The Delicate Balance: Patience
Inspired by the ancient book of wisdom; The Tao Te Ching: Verse Fifteen
The Tao masters of antiquity, subtle wonders through mystery
Depths that cannot be discerned because one cannot discern them
Therefore one is forced to describe the appearance Hesitant, like crossing a wintry river; cautious, like fearing four neighbors
Solemn, like a guest; loose, like ice about to melt Genuine, like plain wood, open, like a valley Opaque, like muddy water Who can be muddled yet desist in stillness gradually become clear?
Who can be serene yet persist in motion gradually come alive? One who holds this Tao does not wish to be overfilled
Because one is not overfilled; therefore one can preserve and not create anew
It is hard to image life 500 years before the time of Jesus as hectic. Yet, it must have been. Why else would Lao Tzu compose a verse of the Tao Te Ching reminding everyone to slow down and be mindful of all that is around you?

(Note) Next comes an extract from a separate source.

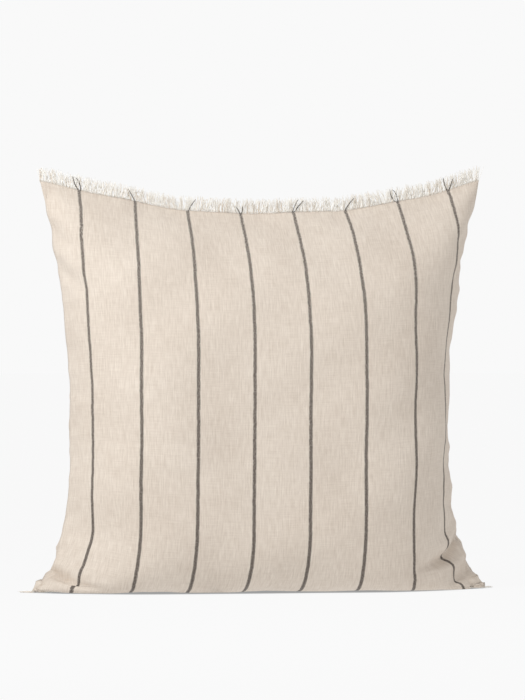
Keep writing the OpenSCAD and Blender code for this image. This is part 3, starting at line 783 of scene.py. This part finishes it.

I am concerned about the pace of life today. I am concerned that I can’t keep up. I’m concerned that I am not certain I want to keep up. I am concerned that I arrive at work all too often not remembering the ride in the car. Lately, I am troubled by the thought that I am not walking my path but running down it at such a speed that I am going to fly by my intended destination.
Slowing down is not something that comes easily to me. I am venturing that it does not come easily to most professional or family caregivers. The thought does drift through my conscious mind every now and then. Customarily, I ignore it. I continue at the same pace or faster. I ignore the signals that I need to rest until the Universeslaps me in the back of my head with sickness, the flare up of an old knee injury or even a fender bender and asks, “Do you hear me now?”
Is living and working under a sense of urgency necessary to accomplish anything meaningful in this mundane world? Do I really need two phones and several other Internet accessible devices to be productive? In an age when we are all expected to be outcome oriented is it sacrilegious to be concerned about the process and the people involved in that process? Is the journey no longer of any value? Is it just about the destination? I believe that it is possible to be active, engaged and yet calm and patient. Now if I could only figure out how to manifest that belief.
I think the first step is to tell my ego, the voice of my insecurities, to shut up. Enough with the relentless thoughts of doom and retribution for venturing to consider that there may be an alternative to living in the fast lane. You can have a great work ethic without having to make yourself sick to convince yourself or anyone else that you are capable of achieving much.
Embracing your Yin/Feminine energy is also a good place to start. Till some soil, plant your hopes and dreams, and watch them take root. Nurture them to be yielding and adaptable to the winds of impermanence. Be patient and receptive to whatever shows up. I realize that is like asking water from the moon but try to sway. Be patient and aware.
I honor the law of attraction. I honestly believe that you can create the life you envision but remember it is not the law of insistence. All will come when it is supposed to. Nothing could or will ever change this. I sometimes think that when prayers are answered it is because you’ve somehow aligned your request with the intended timetable for that manifestation.
Slow down. Don’t be hurried or harried. Breathe. Look around you and be in each step to the best you are able. See the synchronicity of life. You will be amazed how your life will flow to you and how you will flow with it.